The Real Risk Nobody Talks About
The risk isn't that Greg Abel is bad at his job. He’s brilliant. The risk is culture.
Berkshire works because it’s decentralized. Managers at the 60+ subsidiaries are left alone. They don't have to deal with corporate HR bureaucracy from Omaha. They just send their excess cash to the headquarters, and the headquarters decides where to put it.
If Abel becomes too "corporate" or starts micromanaging, the magic might fade. But so far? He’s sticking to the script. He’s keeping the culture of "trust" that Buffett spent a lifetime building.
Actionable Insights for Investors
If you’re looking at Berkshire Hathaway today, don't look for the next 10x return. That’s gone. Look for the floor.
- Watch the Cash: If that $380 billion starts moving into a massive acquisition (think something the size of Disney or FedEx), that's the signal the "post-Buffett" era has truly begun.
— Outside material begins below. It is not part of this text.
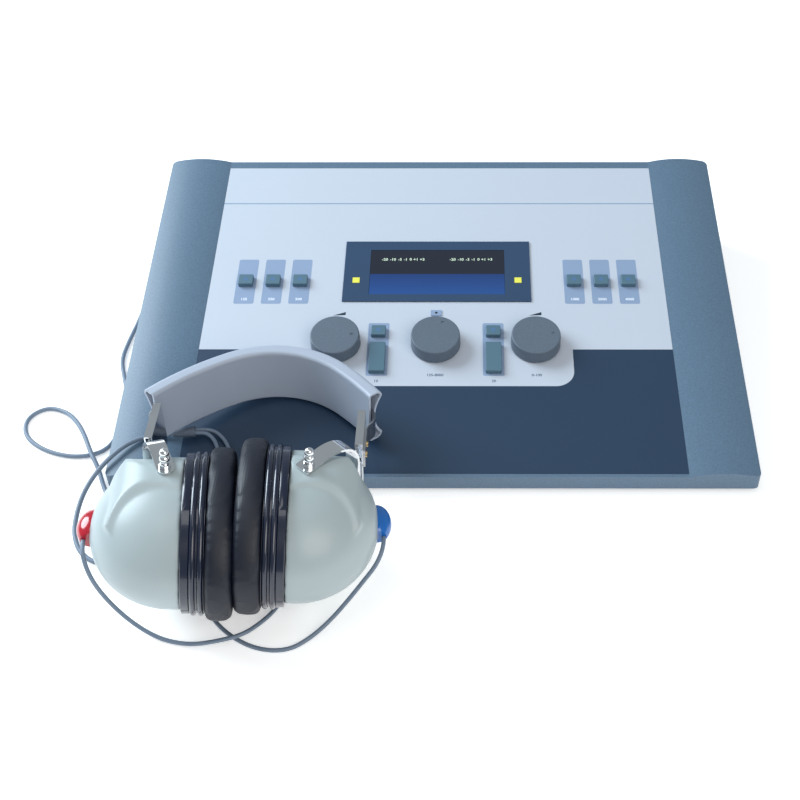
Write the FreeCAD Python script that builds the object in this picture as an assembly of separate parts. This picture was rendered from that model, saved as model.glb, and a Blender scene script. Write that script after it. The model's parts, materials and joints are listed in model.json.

- The 1.2x Book Value Rule: Historically, Buffett liked buying back shares when the stock got close to 1.2 times its book value. Use that as your "buy" signal.
- Ignore the Noise: You’ll hear a lot of "Berkshire is dead" headlines in 2026. Ignore them. The earnings power of their private businesses—the railroads, the energy, the insurance—is still a freight train that doesn't stop for headlines.
Your next move: Check Berkshire’s most recent 13-F filing. See if Ted Weschler is adding to the Alphabet position or if they've found a new "secret" stock in the financial sector. That’s where the real clues are hidden.